→ Requirement
Tally the lines in the records underneath that contain the string "caption", and state the figure by itself.
◆ ◆ ◆ ◆ ◆ ◆ ◆
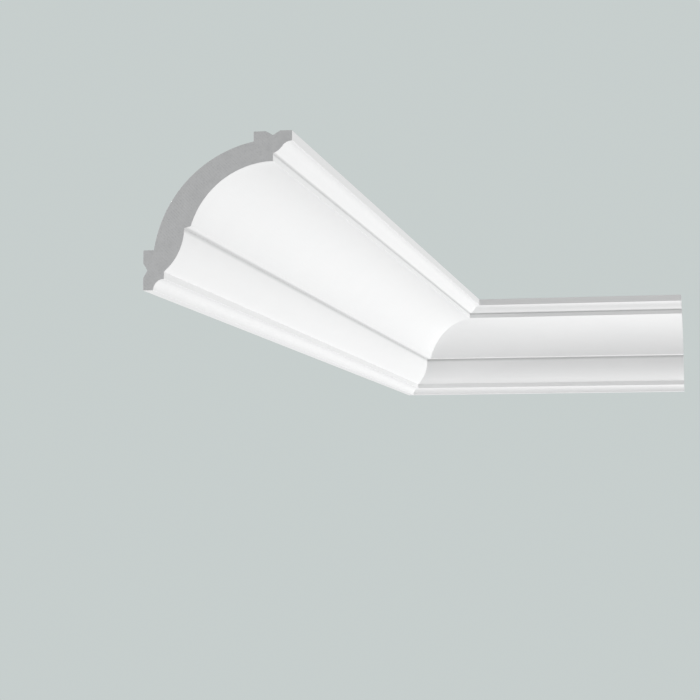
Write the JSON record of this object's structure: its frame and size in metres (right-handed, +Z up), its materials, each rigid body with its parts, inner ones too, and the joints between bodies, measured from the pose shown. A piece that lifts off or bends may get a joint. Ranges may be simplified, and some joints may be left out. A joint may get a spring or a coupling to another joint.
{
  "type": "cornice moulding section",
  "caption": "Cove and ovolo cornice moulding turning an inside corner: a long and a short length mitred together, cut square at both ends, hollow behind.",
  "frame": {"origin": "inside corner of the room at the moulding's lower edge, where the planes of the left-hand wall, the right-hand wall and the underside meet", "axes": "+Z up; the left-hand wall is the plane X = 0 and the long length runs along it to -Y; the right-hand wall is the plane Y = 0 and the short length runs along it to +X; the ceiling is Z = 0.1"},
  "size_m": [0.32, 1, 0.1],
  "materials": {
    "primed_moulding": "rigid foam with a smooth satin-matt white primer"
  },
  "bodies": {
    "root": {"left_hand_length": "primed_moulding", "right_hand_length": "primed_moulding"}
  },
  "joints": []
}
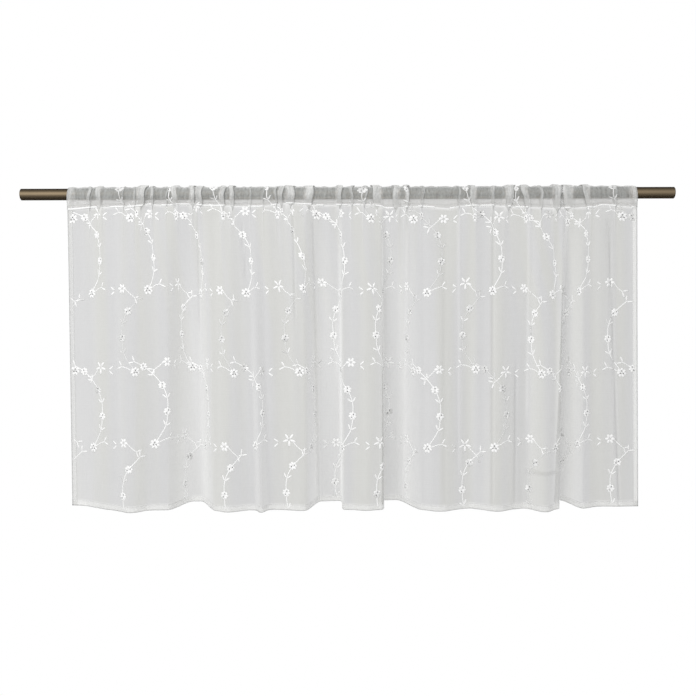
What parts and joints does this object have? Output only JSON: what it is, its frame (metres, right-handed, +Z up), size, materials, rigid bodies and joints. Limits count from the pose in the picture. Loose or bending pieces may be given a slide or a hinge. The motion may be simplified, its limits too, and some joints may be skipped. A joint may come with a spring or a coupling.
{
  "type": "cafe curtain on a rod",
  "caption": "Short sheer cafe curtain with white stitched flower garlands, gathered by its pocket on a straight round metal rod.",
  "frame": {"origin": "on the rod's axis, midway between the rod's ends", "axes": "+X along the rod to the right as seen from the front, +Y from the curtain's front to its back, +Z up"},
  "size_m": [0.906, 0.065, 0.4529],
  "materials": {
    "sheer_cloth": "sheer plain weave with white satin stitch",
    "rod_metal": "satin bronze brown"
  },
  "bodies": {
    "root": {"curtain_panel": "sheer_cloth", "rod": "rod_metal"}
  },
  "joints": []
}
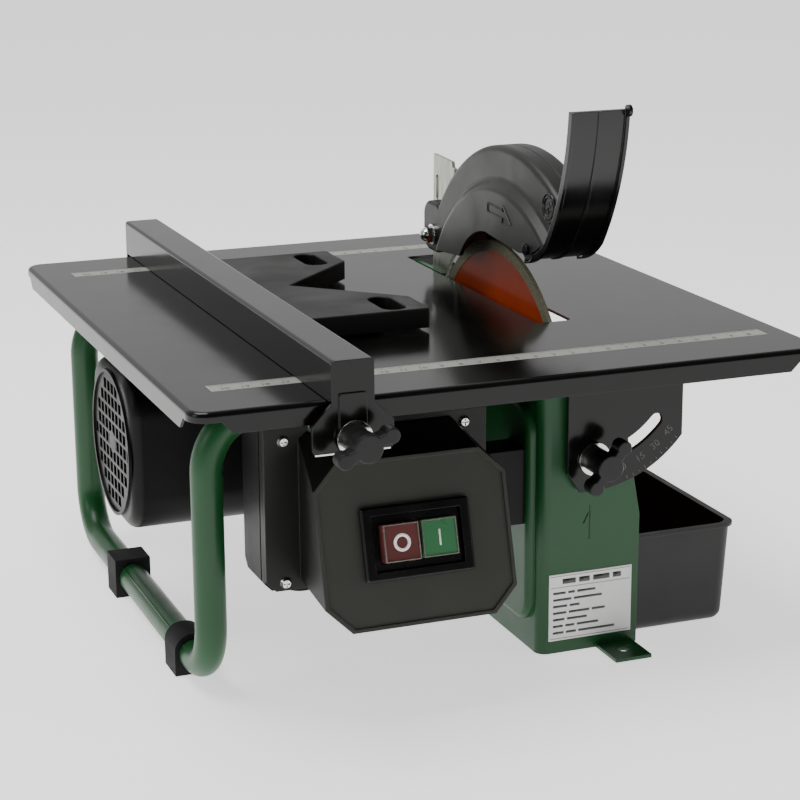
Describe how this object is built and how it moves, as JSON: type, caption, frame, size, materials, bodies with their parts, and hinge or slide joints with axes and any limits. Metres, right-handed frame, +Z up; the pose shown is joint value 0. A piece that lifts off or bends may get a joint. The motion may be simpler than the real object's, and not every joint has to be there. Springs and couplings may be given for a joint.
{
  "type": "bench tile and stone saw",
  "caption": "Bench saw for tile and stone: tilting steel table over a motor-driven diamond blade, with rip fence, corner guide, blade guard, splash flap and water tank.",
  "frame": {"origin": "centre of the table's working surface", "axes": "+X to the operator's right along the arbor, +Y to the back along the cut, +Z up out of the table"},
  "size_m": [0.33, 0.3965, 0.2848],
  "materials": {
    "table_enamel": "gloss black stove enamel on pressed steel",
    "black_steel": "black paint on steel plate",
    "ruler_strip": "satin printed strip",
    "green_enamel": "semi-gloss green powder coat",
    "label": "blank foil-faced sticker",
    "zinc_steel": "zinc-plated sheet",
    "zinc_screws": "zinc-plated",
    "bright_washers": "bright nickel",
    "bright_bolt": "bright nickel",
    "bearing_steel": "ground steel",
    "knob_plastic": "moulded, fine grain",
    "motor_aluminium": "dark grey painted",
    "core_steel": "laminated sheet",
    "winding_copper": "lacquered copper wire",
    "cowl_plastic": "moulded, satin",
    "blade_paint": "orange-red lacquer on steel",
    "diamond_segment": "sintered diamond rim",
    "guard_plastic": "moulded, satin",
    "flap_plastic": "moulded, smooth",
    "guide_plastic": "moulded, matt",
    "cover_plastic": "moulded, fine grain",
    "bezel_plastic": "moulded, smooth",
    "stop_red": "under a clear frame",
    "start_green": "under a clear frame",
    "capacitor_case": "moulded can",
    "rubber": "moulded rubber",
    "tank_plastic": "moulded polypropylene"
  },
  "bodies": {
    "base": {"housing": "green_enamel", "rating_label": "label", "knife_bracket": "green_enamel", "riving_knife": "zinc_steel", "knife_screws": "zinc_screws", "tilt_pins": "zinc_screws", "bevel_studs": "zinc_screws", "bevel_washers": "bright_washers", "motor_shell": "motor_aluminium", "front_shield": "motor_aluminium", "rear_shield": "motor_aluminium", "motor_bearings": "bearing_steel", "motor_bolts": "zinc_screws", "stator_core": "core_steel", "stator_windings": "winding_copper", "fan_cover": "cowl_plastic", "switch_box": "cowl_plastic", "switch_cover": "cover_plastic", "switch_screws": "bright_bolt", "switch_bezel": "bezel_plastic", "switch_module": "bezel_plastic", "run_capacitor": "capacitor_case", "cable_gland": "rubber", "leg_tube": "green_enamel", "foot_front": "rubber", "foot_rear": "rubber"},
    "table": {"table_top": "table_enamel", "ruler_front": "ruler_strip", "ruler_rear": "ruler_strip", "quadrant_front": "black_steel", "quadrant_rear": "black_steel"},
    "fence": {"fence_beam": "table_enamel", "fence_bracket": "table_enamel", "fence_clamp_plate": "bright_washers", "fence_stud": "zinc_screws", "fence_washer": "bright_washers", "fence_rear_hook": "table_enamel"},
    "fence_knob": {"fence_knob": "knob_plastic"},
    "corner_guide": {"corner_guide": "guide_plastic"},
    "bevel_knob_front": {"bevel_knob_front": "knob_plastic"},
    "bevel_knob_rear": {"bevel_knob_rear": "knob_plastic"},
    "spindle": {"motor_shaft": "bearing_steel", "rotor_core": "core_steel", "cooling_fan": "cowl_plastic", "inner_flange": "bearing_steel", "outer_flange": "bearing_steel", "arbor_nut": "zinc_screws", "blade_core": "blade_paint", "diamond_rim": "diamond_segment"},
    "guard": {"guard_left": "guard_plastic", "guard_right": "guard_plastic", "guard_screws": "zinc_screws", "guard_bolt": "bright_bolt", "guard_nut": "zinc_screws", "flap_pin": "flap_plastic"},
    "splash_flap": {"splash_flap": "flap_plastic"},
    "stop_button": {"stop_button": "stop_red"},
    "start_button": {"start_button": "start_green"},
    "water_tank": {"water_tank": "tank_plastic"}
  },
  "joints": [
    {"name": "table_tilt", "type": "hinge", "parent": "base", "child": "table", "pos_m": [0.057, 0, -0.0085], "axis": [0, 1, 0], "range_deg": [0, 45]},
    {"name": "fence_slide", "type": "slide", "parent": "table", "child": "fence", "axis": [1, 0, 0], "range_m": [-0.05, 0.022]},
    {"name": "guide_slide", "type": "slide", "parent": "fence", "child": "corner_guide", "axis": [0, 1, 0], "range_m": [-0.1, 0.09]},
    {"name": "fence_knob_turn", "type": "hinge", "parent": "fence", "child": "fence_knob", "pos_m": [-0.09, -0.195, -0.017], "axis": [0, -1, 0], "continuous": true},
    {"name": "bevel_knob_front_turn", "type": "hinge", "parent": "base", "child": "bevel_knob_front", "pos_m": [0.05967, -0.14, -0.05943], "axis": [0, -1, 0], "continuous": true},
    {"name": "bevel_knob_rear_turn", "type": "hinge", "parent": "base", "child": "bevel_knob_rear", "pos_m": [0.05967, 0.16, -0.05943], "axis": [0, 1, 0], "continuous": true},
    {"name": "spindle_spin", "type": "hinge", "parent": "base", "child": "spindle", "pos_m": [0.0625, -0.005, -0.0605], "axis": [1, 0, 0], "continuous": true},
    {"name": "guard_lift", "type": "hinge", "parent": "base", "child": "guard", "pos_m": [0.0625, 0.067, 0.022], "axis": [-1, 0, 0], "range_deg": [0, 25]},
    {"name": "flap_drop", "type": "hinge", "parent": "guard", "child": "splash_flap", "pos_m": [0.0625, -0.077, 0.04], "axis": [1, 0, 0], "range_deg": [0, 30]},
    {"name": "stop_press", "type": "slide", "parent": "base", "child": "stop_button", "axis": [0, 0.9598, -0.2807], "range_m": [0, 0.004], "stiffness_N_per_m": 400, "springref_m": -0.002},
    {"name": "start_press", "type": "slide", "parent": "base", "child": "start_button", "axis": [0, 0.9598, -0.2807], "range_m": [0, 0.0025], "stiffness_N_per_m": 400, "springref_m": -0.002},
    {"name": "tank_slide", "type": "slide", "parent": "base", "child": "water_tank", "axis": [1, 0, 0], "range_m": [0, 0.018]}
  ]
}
◆ ◆ ◆ ◆ ◆ ◆ ◆
→ Solution
4